There is obviously a strong connection between the man, his walk, and the material in this book. Looking for a roadmap to a happy life?
Where Can I Get Marketplace Disciples?
The book is just back from the printers, but you can pick up a copy at the Williamsburg Community Chapel Resource Center, or order it online from the ICM shop. ICM published this book, as they have published Dick’s other written and audio materials. Eventually it should be available on Amazon.
Dick Woodward’s Theology of Discipleship
When I stopped by Dick’s house to pick up my copy, Dick said there are a lot of ideas in this book that are uniquely his. He jokingly refers to them as ‘heresies’, but the truth is these are Godly insights gleaned from an amazing career in ministry. Please join me in prodding Dick for one more book, laying out his systematic theology in devotional form.

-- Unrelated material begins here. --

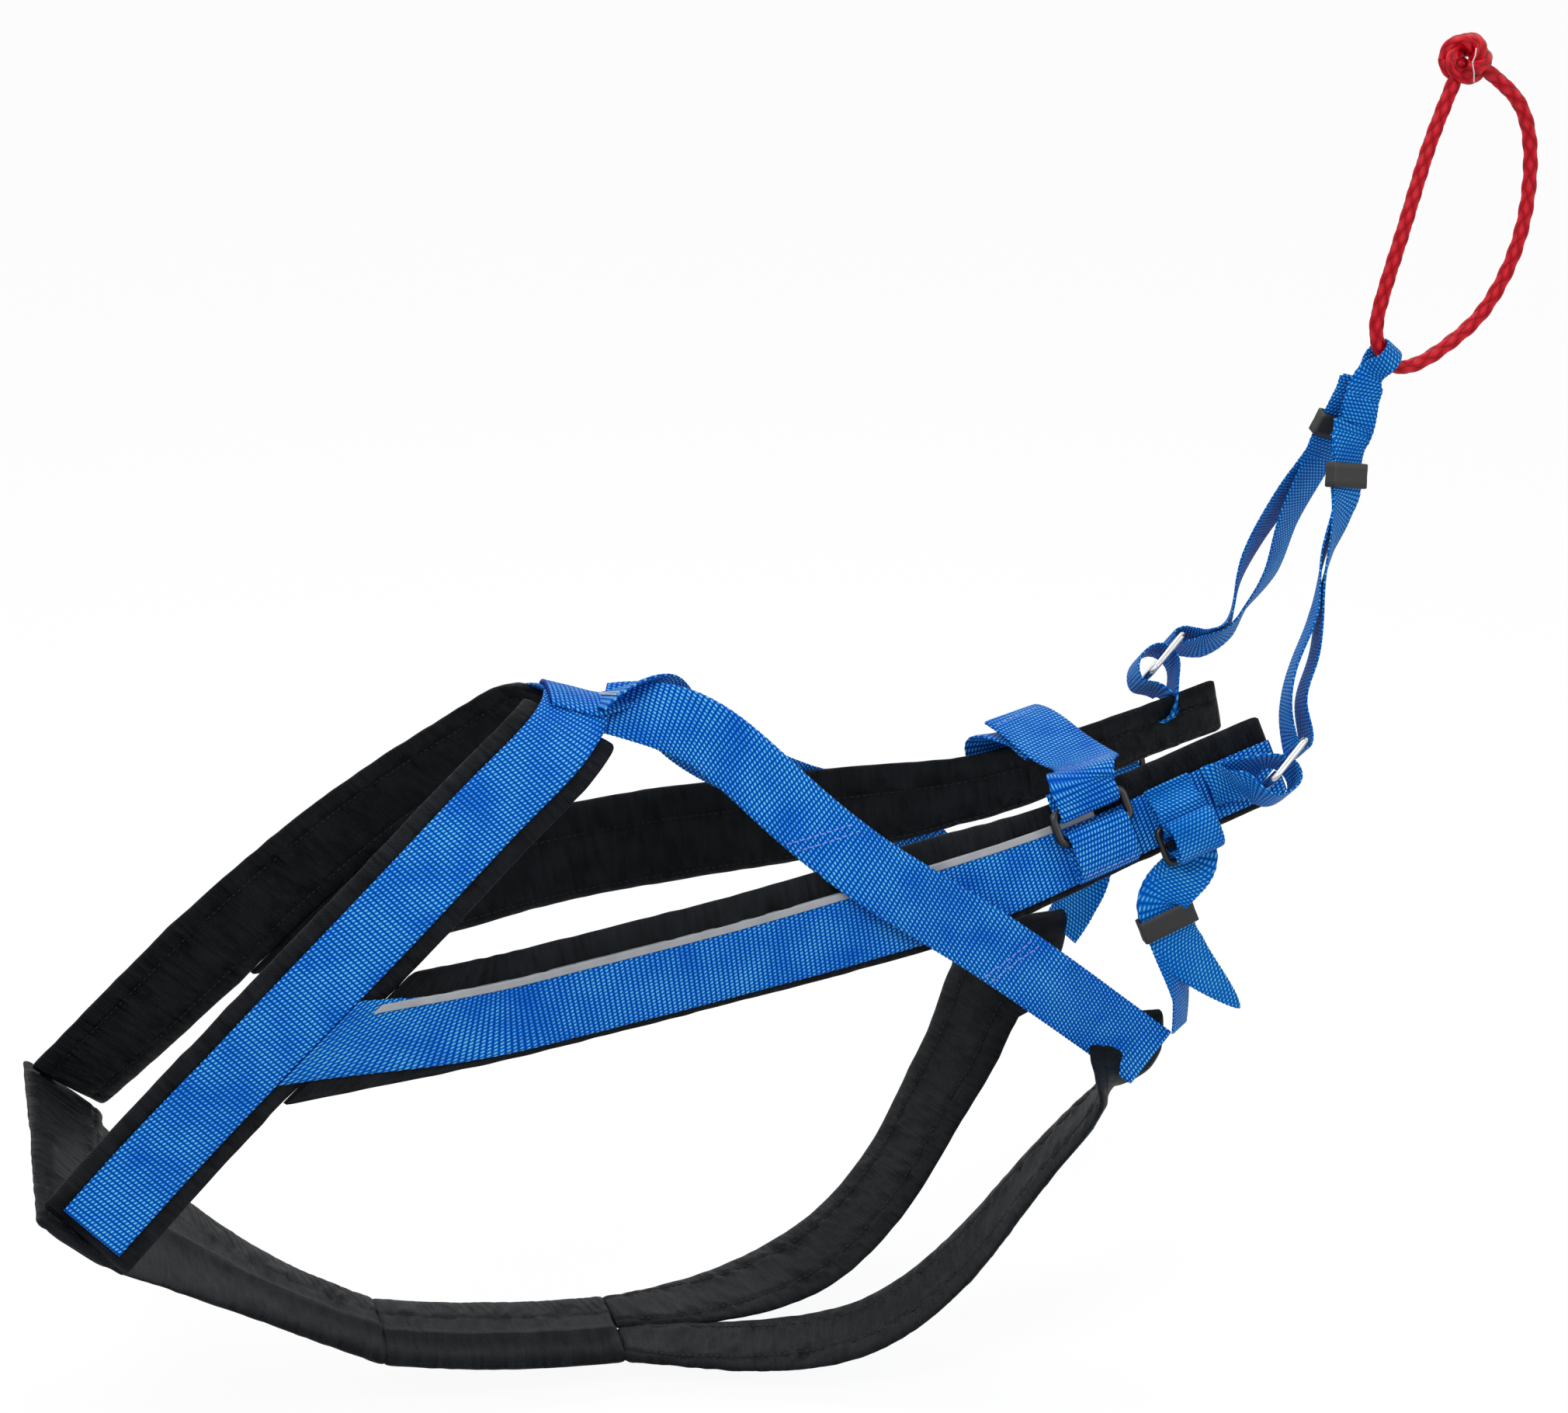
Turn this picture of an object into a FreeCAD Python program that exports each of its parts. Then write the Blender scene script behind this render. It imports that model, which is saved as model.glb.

Want samples? Here are just a few that jumped off the pages of Marketplace Disciples.
In many ways the concept of laity and clergy has done great damage to the function of the church in this world. The result of making this distinction has excused millions of believers for hundreds of years from applying Scriptures to their own personal faith in ministry. When many have read verses like these I am referencing, they believe the applications are not for them but for the clergy. It is vitally important for us to realize that these verses and their applications are for every believer. (Pg. 19)
I reject the terms people use when they refer to a bedfast quadriplegic like me. The derivation of the word handicap has to do with a person with their cap in their hand begging. Invalid means “not valid,” or a person who is not a valid human being. And disability means without ability. I like to refer to people like me as limited. We all have to accept the limits of our limitations and the responsibility for our ability. Even Olympic athletes have limits. They call them records. They can only run or swim so far, so fast. And they can only jump so high or throw things so far. The only difference between people like me and others is that we live with a different set of limits. (Pg. 68)
Believing in the only hope of this world and the blessed hope of the church, is it not criminal negligence for us to work in the marketplace next to people who have no hope, and not tell them about that hope? (Pg. 237)
Have we built the Altar of Relationship? I believe there is a serious lack of preaching on the subject of the pursuit of God today. As we learned in chapter 5, if we will confess the values of Christ in the marketplace, among other things,we will know we are to be God-passionate people. In two places, Jesus taught we are to ask continuously, and with perseverance we are to seek, which is intense asking, continuously and with perseverance. Then we are to knock, which is intense seeking, continuously and with perseverance, if we want to break through to an authentic relationship with God. (Pg.248)
This is one of many, many Bible stories that show us what I like to call Patterns of Providence. We might also call the stories Patterns of Divine Guidance. When you seek God’s will, look for such patterns. They may not be as extraordinary or obviously supernatural, but they will be evidence of the great miracle that God leads in patterns. (Pg. 266)
Where did we ever get the idea we should expect to understand everything that happens to us? Where did we ever get the absurd notion that God owes us an explanation for everything He has done and is doing in our world and in our lives? If God gave us an explanation for everything and the answers to all our why questions, the very essence of faith, and the need for faith, would be eliminated. (Pg. 280)
This is a gem of a book, from the master of devotional Bible study, and you will be quite blessed by reading it.
HT: Ginny Woodward, Virginia Woodward and Dwight Woodward—three saints whose tireless devotion and love make Dick’s prolific ministry possible.